While it would be foolish to expect any better from China’s rulers, how can a democratic government remain insensitive to the very people who voted it in power? Yet, this is what the Bhartiya Janata Party government led by Narendra Modi did by passing farm and labour laws last year. Perhaps the government was confident of the support of the opposition in parliament, as it was the Congress-led government which had opened the flood gates for neo-imperialism in 1991.

But now, this system of global hegemony is in serious crisis, as movements by peasants, workers, environmentalists, youth and all those adversely affected by it are openly challenging and questioning the “free market and liberalisation” narrative. A narrative that sounds good only in seminars, academic discussions and op-ed pages of newspapers by “economists and intellectuals”. Neither the corporates nor their political backers believe even a bit of it.

Therefore, credit must be given to Indian farmers – comprising 42% of the work force – who have successfully created mass awareness about the impending danger from the planned takeover of Indian agriculture by the corporate sector. Through their struggle, they have created space for other disadvantaged sections of society to challenge the might of the corporates and the political structure backing them. This is a kind of awareness that was earlier witnessed during the freedom struggle.

In fact, the non-cooperation movement of 1921-22 – at the time the largest mass mobilisation of Indians against British colonialism – had a huge component of farmers and workers driving it. Commenting on the movement, Jawaharlal Nehru wrote in his autobiography that “1921 was an extraordinary year for us…behind all this was agrarian trouble and, in big cities, a rising working class movement….it was Hindu-Musalman ki jai everywhere.”

While the Congress compromised with the British for concessions in governance, the revolutionaries remained committed to raising their voice against exploitation. Consider the statement read out by Asaf Ali on behalf of Bhagat Singh and Batukeshwar Dutt during the assembly bomb case trial on June 6, 1929:

“By revolution we mean that the present order of things, which is based on manifest injustice, must change. Producers or labourers in spite of being the most necessary element of society, are robbed by their exploiters of the fruits of their labour and deprived of their elementary rights. The peasant, who grows corn for all, starves with his family, the weaver who supplies the world market with textile fabrics, has not enough to cover his own and his children’s bodies, masons, smiths and carpenters, who raise magnificent palaces, live like pariahs in the slums. The capitalists and exploiters, the parasites of the society, squander millions on their whims. These terrible inequalities and forced disparity of chances are bound to lead to chaos. This state of affairs cannot last long, and it is obvious, that the present order of society in merry making is on the brink of a volcano.

“The whole edifice of this civilisation, if not saved in time, shall crumble. A radical change, therefore, is necessary and it is the duty of those who realise it to reorganise society on the socialist basis. Unless this thing is done and the exploitation of man by man and of nations by nations is brought to an end, sufferings and carnage with which humanity is threatened today cannot be prevented. All talk of ending war and ushering in an era of universal peace is undistinguished hypocrisy.”
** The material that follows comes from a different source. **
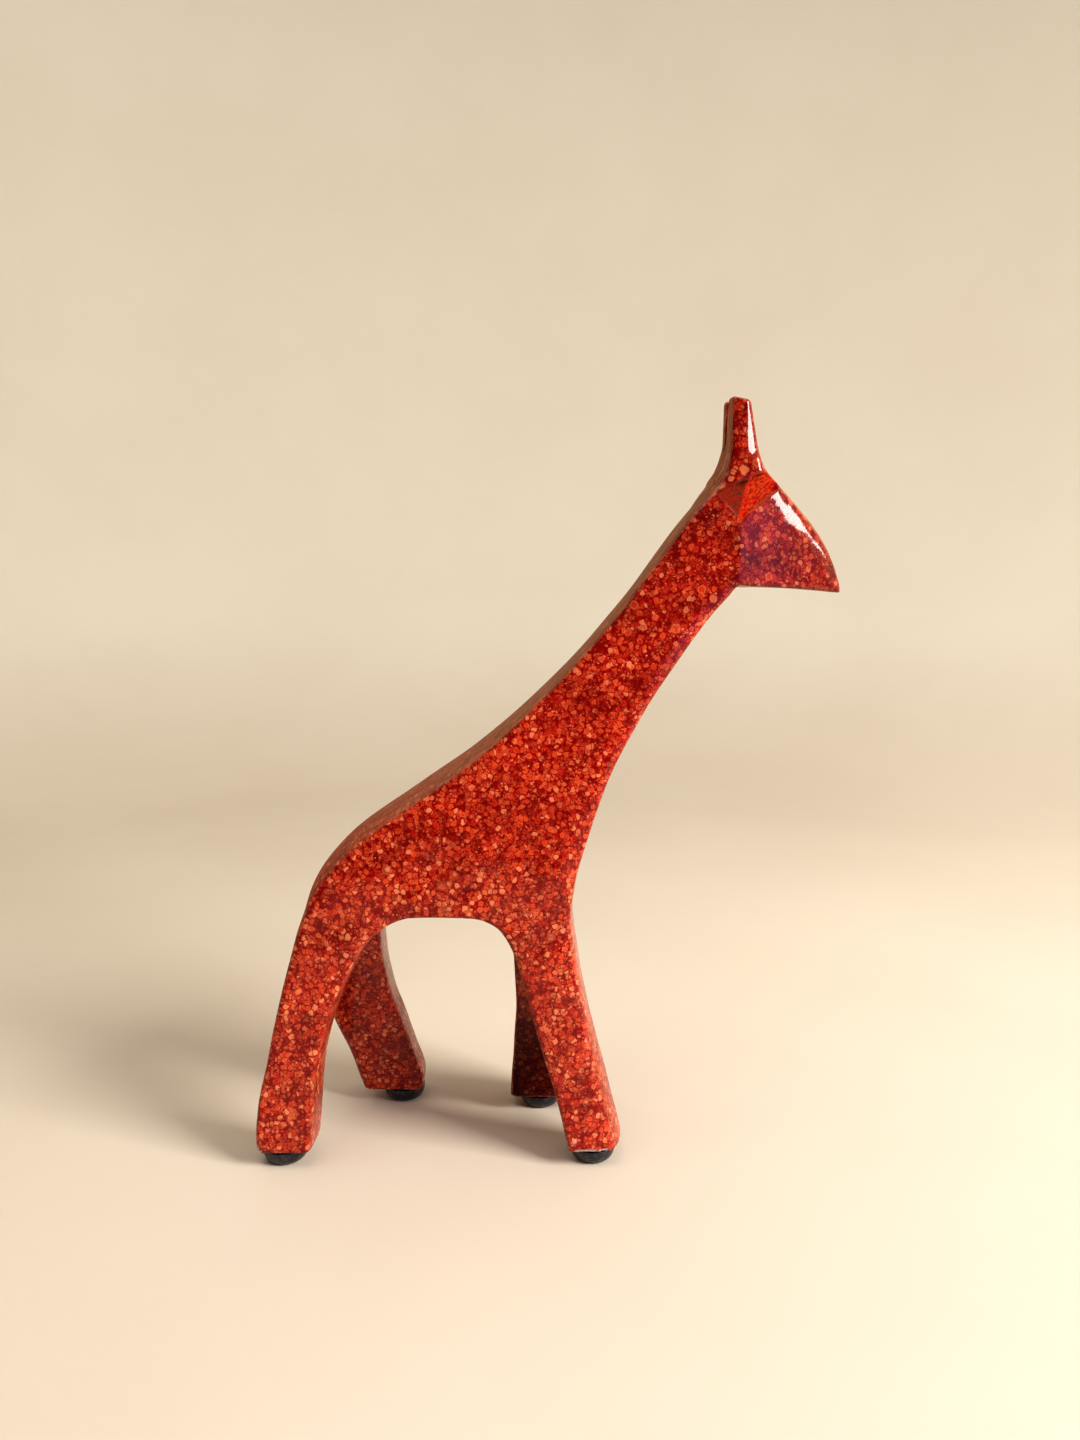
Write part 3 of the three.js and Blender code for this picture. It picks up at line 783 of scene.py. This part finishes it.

Ninety-one years have passed since this remarkable statement but it looks as if what is being describing is the reality of today. If the realities have not changed, the solutions, too, remain the same. Another long-drawn freedom struggle is the need of the hour against corporate-driven  neo-imperialism and the exploitation of human labour. Little wonder, then, that Bhagat Singh and his comrades are ever-present in the struggles, big and small, that India is witnessing today.

Avinash Mohananey is a retired officer of the Indian Police Service and the Intelligence Bureau.